There is a rightness that we feel when we satisfy our responsibilities and a remorse when we fail to do so. This is why starting the day with a simple responsible act, like making our bed with the quality it needs, sets us up for a productive day. Being responsible and productive aligns us with the working of the world, as we play a part, our part, in the great process of this planet. That productivity can extend beyond our external duties and actions, to what we produce inwardly: such as emanations of peace and friendship or energies of finer and finer quality. It extends to selfless acts of kindness and service with no intention of personal profit. Those engaged in a spiritual path take on these additional responsibilities to the sacred.

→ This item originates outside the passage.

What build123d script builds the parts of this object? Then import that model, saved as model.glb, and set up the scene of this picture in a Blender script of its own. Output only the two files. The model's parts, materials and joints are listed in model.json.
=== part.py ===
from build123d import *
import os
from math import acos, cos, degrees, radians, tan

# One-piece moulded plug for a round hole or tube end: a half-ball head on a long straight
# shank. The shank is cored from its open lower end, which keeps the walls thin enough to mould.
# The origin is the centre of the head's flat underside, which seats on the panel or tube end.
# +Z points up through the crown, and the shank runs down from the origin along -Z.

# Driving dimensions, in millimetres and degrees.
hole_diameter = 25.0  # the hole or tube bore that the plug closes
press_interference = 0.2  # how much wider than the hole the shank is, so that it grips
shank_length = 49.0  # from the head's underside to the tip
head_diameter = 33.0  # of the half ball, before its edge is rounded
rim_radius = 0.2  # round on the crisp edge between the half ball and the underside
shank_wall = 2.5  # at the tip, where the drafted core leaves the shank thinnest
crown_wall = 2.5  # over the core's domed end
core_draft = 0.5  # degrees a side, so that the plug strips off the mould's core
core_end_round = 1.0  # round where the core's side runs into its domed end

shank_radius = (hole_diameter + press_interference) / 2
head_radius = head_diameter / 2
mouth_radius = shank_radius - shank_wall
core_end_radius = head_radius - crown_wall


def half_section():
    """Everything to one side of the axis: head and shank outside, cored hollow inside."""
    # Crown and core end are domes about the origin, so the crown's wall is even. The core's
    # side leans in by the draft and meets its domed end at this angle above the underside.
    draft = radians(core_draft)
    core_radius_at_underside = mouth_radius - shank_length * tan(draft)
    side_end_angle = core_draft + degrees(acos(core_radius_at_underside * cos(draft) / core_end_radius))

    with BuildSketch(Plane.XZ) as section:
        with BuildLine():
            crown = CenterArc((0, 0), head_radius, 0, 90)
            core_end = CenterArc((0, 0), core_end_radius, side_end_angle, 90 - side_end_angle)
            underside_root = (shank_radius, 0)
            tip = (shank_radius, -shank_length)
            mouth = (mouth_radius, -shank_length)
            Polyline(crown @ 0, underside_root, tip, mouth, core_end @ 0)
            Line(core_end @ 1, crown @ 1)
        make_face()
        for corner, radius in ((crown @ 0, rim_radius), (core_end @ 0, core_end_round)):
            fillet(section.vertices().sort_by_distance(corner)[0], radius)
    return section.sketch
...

Regarding ourselves, beyond taking care of our body and all that entails, we are also responsible for our own development as human beings, as spiritual beings. And there are great and wonderful developments possible, if we pursue them consistently, intelligently, and with heart. When we embark on a path or set a goal, we are accepting a new responsibility, to that path or to that goal.

As we go about fulfilling our various obligations, unexpected obstacles often arise: distractions, sudden demands, conflicting commitments, resentment, boredom, opposition, laziness, procrastination, and so on. This is one area in which being has an impact. Being gives us reserves of patience and persistence, that can carry us past obstacles. Conversely, the sheer grit of persisting in the face of difficulties helps organize and bind our energies and thereby strengthens our being. Responsibility and being thus form a virtuous, self-reinforcing circle.

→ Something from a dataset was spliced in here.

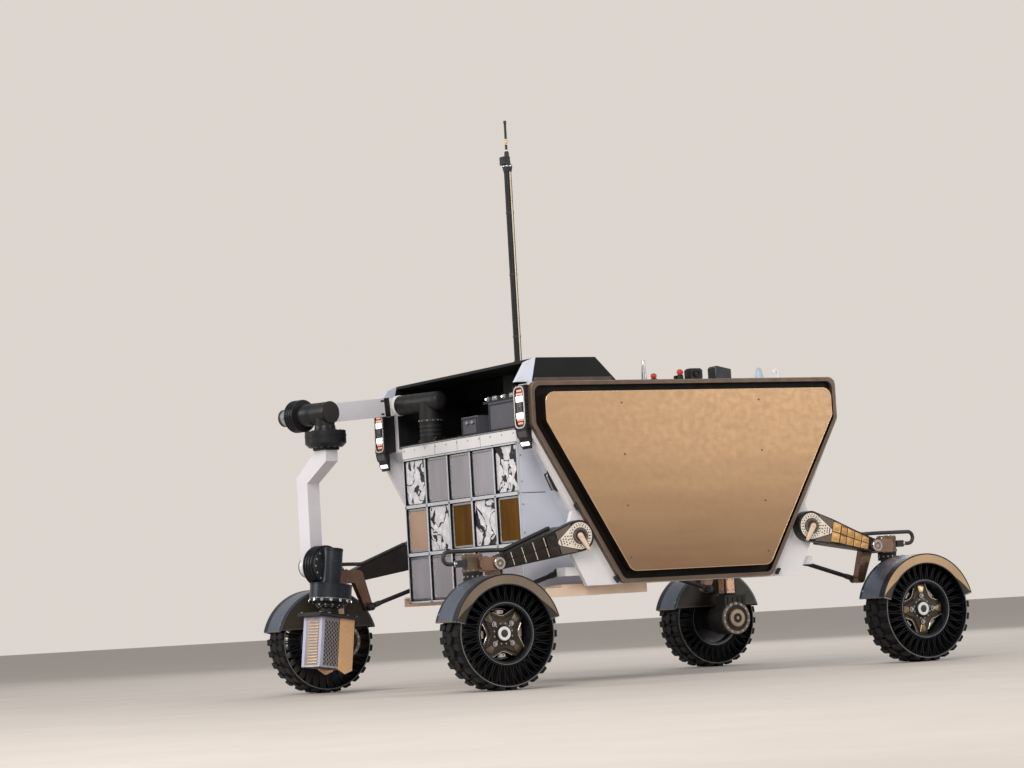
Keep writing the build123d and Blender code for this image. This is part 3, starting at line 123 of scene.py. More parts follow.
def noise(tree, coords, scale, detail=4.0, stretch=(1, 1, 1)):
    mapping = node(tree, "Mapping", Scale=stretch)
    made = node(tree, "TexNoise", Scale=scale, Detail=detail, Roughness=0.55)
    tree.links.new(coords, mapping.inputs["Vector"])
    tree.links.new(mapping.outputs["Vector"], made.inputs["Vector"])
    return made.outputs["Fac"]


def spread(tree, value, low, high, start=0.35, end=0.65):
    made = node(tree, "MapRange", **{"From Min": start, "From Max": end, "To Min": low, "To Max": high})
    tree.links.new(value, made.inputs["Value"])
    return made.outputs["Result"]


def blend_color(tree, fac, a, b):
    made = node(tree, "Mix", data_type="RGBA")
    tree.links.new(fac, made.inputs["Factor"])
    for slot, value in ((6, a), (7, b)):
        if isinstance(value, tuple):
            made.inputs[slot].default_value = (*value, 1)
        else:
            tree.links.new(value, made.inputs[slot])
    return made.outputs[2]


def calc(tree, operation, a, b):
    """A maths node on two links."""
    made = node(tree, "Math", operation=operation)
    tree.links.new(a, made.inputs[0])
    tree.links.new(b, made.inputs[1])
    return made.outputs["Value"]


def height_of(tree, coords):
    made = tree.nodes.new("ShaderNodeSeparateXYZ")
    tree.links.new(coords, made.inputs["Vector"])
    return made.outputs["Z"]


def open_up(made):
    """A material's tree, its shader and a new coordinate link."""
    tree = made.node_tree
    return tree, tree.nodes["Principled BSDF"], tree.nodes.new("ShaderNodeTexCoord").outputs["Object"]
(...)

The power of responsibilities derives from the fact that they are objective. Our responsibilities do not change with our thoughts or feelings or the state of our body. The demands on us remain, and by rising to meet them, despite any inner reluctance or other obstacles, we create ourselves. We take on responsibilities that correspond to our own possibilities and develop our being though them. This does not come merely by staying busy, but from steady work and a readiness to learn and improve whatever we do.

Fulfilling our responsibilities despite temporary inner states that pull us in other directions helps purify us. It trains our energies to flow along objective pathways rather than into subjective overindulgences or destructive habits. We become able to rely on ourselves, while others can rely on us to keep our word. In that way, responsibility aligns us with our conscience, while our being serves the essential enabling role.

There is honor in fulfilling our responsibilities. It makes us more fully human. Regardless of our station in life, regardless of our status in society, responsible actions, within our own domain, build our being. Our personal domain, whatever its external reach, grows in its inner, spiritual reach as our being grows. The greater our being, the more we can give.

And clearly, our world needs people with more being, needs us to grow our being. Greater depth of being means greater depth of contact with spiritual energies, greater ability to generate, transform, concentrate, accumulate, and contribute those energies where they are needed. This brings us to our inner, spiritual responsibilities. Those who feel called into the spiritual path and accept to enter it, have a responsibility to pursue it, to become able to give more substantively in the way of finer energies. Our inner work is not merely a personal matter; it has implications far beyond us. We engage in spiritual practices because our world needs us to.

For this week, please notice how you are regarding your own responsibilities.